Problem to work on:
Copy out all the data, word for word.

++++ Provided material

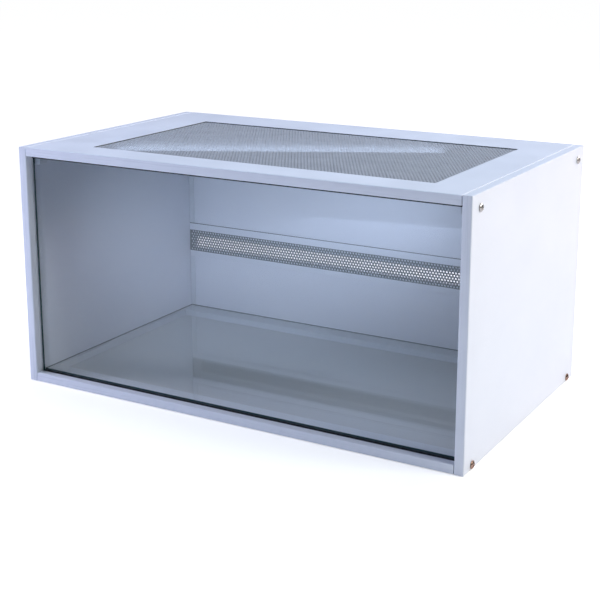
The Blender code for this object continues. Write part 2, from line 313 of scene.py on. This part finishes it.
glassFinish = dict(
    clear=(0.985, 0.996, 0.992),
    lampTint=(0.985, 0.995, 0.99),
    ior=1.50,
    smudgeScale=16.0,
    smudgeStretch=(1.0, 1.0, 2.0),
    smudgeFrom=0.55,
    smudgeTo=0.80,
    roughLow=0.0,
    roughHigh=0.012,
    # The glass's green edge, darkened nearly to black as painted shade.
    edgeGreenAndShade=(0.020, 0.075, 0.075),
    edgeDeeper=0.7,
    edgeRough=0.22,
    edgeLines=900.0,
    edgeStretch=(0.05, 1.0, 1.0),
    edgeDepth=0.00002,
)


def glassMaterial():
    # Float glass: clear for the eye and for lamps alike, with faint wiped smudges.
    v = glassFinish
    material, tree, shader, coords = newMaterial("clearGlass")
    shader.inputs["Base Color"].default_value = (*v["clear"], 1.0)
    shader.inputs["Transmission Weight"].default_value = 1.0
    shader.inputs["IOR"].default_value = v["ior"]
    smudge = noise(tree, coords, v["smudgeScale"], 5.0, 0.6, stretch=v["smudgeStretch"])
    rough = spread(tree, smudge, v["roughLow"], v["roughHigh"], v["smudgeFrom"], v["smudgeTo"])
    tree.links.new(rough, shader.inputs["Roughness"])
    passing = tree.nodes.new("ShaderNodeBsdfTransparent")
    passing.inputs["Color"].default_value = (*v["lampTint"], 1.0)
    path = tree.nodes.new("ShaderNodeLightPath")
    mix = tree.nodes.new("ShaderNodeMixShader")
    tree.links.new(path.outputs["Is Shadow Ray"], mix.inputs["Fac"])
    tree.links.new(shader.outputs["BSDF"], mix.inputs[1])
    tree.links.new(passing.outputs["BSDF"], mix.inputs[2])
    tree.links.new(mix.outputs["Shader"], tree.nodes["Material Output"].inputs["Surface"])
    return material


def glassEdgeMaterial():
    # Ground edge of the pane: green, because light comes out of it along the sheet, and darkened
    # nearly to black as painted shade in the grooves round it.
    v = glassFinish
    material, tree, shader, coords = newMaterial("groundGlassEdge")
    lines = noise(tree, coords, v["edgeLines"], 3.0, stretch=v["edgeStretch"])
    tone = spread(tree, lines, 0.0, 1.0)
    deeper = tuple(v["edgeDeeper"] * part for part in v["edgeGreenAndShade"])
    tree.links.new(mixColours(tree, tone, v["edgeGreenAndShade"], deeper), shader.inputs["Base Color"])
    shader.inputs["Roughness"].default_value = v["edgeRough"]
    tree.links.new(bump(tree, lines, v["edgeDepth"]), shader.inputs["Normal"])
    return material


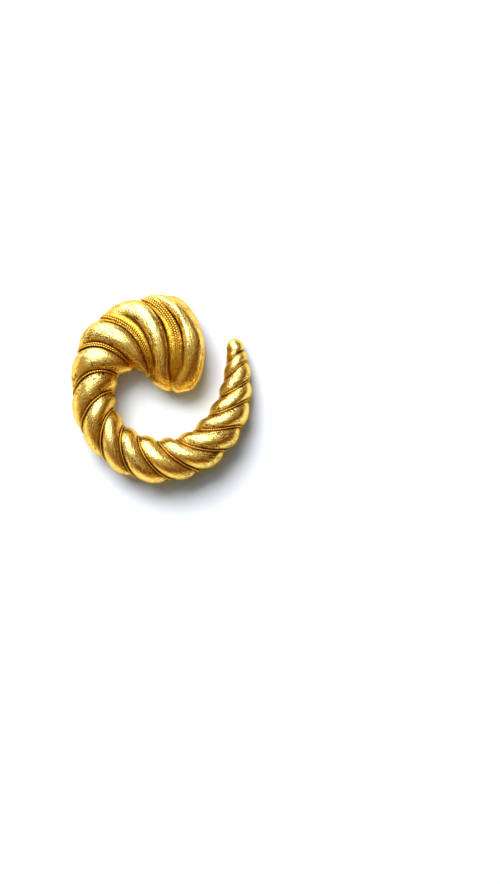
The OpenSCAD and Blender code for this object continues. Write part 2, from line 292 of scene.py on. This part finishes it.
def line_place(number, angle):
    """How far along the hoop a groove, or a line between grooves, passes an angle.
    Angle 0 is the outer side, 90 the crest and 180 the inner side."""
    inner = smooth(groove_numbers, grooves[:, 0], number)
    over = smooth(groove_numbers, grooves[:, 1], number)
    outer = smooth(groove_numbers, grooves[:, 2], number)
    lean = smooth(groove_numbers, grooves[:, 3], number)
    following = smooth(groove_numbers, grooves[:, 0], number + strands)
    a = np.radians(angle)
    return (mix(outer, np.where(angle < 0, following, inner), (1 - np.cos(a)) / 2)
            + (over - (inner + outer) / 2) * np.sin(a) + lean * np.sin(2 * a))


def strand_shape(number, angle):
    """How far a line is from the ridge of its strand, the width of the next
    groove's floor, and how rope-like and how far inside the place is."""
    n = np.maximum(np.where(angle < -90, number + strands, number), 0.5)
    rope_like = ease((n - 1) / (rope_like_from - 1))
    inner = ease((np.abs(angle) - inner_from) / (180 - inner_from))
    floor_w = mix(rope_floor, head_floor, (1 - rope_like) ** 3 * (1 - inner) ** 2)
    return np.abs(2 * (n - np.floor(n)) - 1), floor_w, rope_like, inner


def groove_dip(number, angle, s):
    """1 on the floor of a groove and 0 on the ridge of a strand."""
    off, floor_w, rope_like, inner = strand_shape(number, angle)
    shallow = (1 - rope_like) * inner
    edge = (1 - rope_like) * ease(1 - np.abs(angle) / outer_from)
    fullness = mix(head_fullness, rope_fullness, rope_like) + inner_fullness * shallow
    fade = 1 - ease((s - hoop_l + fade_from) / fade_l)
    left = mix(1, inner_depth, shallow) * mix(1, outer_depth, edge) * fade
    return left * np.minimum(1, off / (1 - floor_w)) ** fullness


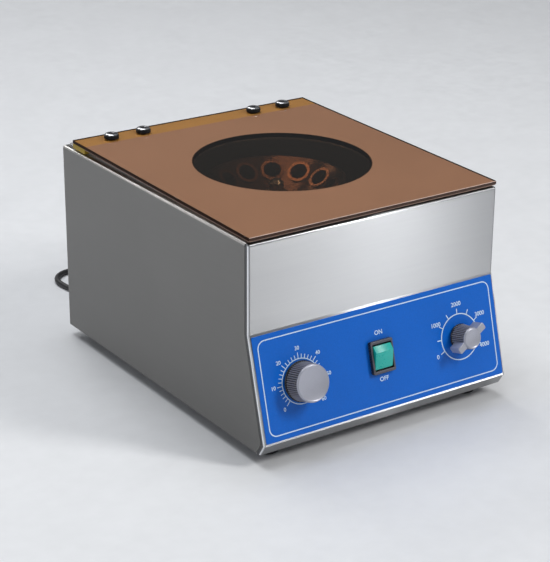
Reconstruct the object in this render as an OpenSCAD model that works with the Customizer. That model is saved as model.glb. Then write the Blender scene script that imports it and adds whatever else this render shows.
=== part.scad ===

++++++++

Reply to the task:
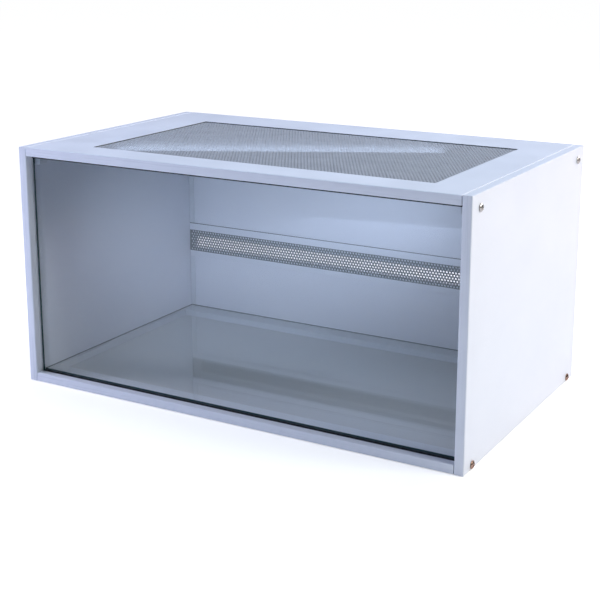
The Blender code for this object continues. Write part 2, from line 313 of scene.py on. This part finishes it.
glassFinish = dict(
    clear=(0.985, 0.996, 0.992),
    lampTint=(0.985, 0.995, 0.99),
    ior=1.50,
    smudgeScale=16.0,
    smudgeStretch=(1.0, 1.0, 2.0),
    smudgeFrom=0.55,
    smudgeTo=0.80,
    roughLow=0.0,
    roughHigh=0.012,
    # The glass's green edge, darkened nearly to black as painted shade.
    edgeGreenAndShade=(0.020, 0.075, 0.075),
    edgeDeeper=0.7,
    edgeRough=0.22,
    edgeLines=900.0,
    edgeStretch=(0.05, 1.0, 1.0),
    edgeDepth=0.00002,
)


def glassMaterial():
    # Float glass: clear for the eye and for lamps alike, with faint wiped smudges.
    v = glassFinish
    material, tree, shader, coords = newMaterial("clearGlass")
    shader.inputs["Base Color"].default_value = (*v["clear"], 1.0)
    shader.inputs["Transmission Weight"].default_value = 1.0
    shader.inputs["IOR"].default_value = v["ior"]
    smudge = noise(tree, coords, v["smudgeScale"], 5.0, 0.6, stretch=v["smudgeStretch"])
    rough = spread(tree, smudge, v["roughLow"], v["roughHigh"], v["smudgeFrom"], v["smudgeTo"])
    tree.links.new(rough, shader.inputs["Roughness"])
    passing = tree.nodes.new("ShaderNodeBsdfTransparent")
    passing.inputs["Color"].default_value = (*v["lampTint"], 1.0)
    path = tree.nodes.new("ShaderNodeLightPath")
    mix = tree.nodes.new("ShaderNodeMixShader")
    tree.links.new(path.outputs["Is Shadow Ray"], mix.inputs["Fac"])
    tree.links.new(shader.outputs["BSDF"], mix.inputs[1])
    tree.links.new(passing.outputs["BSDF"], mix.inputs[2])
    tree.links.new(mix.outputs["Shader"], tree.nodes["Material Output"].inputs["Surface"])
    return material


def glassEdgeMaterial():
    # Ground edge of the pane: green, because light comes out of it along the sheet, and darkened
    # nearly to black as painted shade in the grooves round it.
    v = glassFinish
    material, tree, shader, coords = newMaterial("groundGlassEdge")
    lines = noise(tree, coords, v["edgeLines"], 3.0, stretch=v["edgeStretch"])
    tone = spread(tree, lines, 0.0, 1.0)
    deeper = tuple(v["edgeDeeper"] * part for part in v["edgeGreenAndShade"])
    tree.links.new(mixColours(tree, tone, v["edgeGreenAndShade"], deeper), shader.inputs["Base Color"])
    shader.inputs["Roughness"].default_value = v["edgeRough"]
    tree.links.new(bump(tree, lines, v["edgeDepth"]), shader.inputs["Normal"])
    return material


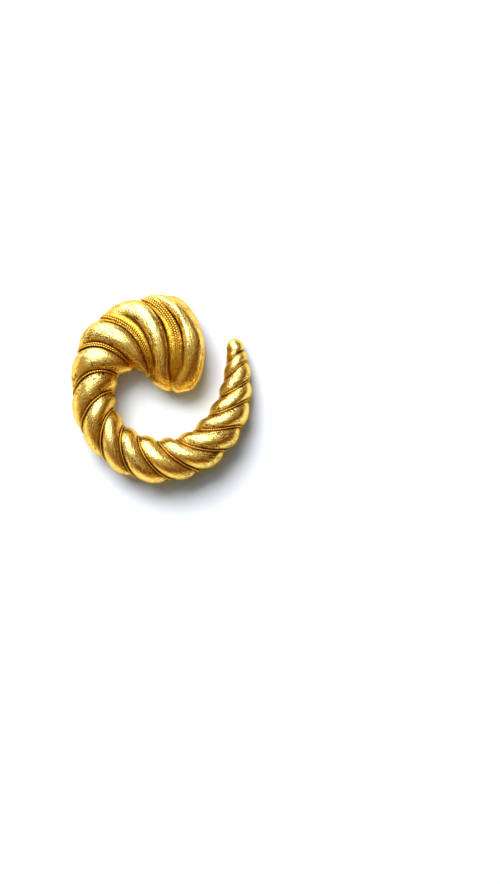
The OpenSCAD and Blender code for this object continues. Write part 2, from line 292 of scene.py on. This part finishes it.
def line_place(number, angle):
    """How far along the hoop a groove, or a line between grooves, passes an angle.
    Angle 0 is the outer side, 90 the crest and 180 the inner side."""
    inner = smooth(groove_numbers, grooves[:, 0], number)
    over = smooth(groove_numbers, grooves[:, 1], number)
    outer = smooth(groove_numbers, grooves[:, 2], number)
    lean = smooth(groove_numbers, grooves[:, 3], number)
    following = smooth(groove_numbers, grooves[:, 0], number + strands)
    a = np.radians(angle)
    return (mix(outer, np.where(angle < 0, following, inner), (1 - np.cos(a)) / 2)
            + (over - (inner + outer) / 2) * np.sin(a) + lean * np.sin(2 * a))


def strand_shape(number, angle):
    """How far a line is from the ridge of its strand, the width of the next
    groove's floor, and how rope-like and how far inside the place is."""
    n = np.maximum(np.where(angle < -90, number + strands, number), 0.5)
    rope_like = ease((n - 1) / (rope_like_from - 1))
    inner = ease((np.abs(angle) - inner_from) / (180 - inner_from))
    floor_w = mix(rope_floor, head_floor, (1 - rope_like) ** 3 * (1 - inner) ** 2)
    return np.abs(2 * (n - np.floor(n)) - 1), floor_w, rope_like, inner


def groove_dip(number, angle, s):
    """1 on the floor of a groove and 0 on the ridge of a strand."""
    off, floor_w, rope_like, inner = strand_shape(number, angle)
    shallow = (1 - rope_like) * inner
    edge = (1 - rope_like) * ease(1 - np.abs(angle) / outer_from)
    fullness = mix(head_fullness, rope_fullness, rope_like) + inner_fullness * shallow
    fade = 1 - ease((s - hoop_l + fade_from) / fade_l)
    left = mix(1, inner_depth, shallow) * mix(1, outer_depth, edge) * fade
    return left * np.minimum(1, off / (1 - floor_w)) ** fullness


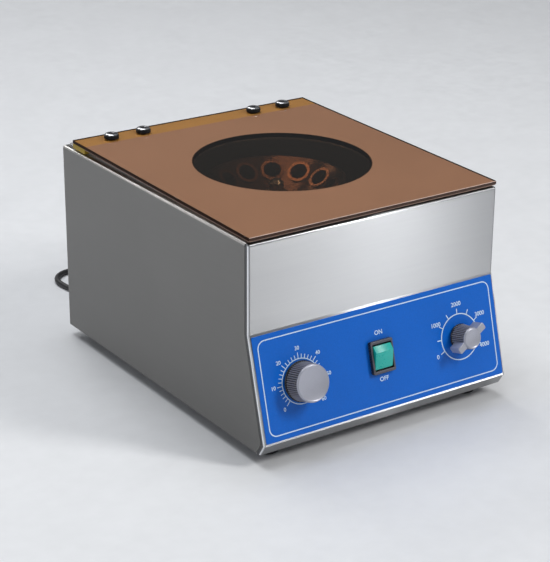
Reconstruct the object in this render as an OpenSCAD model that works with the Customizer. That model is saved as model.glb. Then write the Blender scene script that imports it and adds whatever else this render shows.
=== part.scad ===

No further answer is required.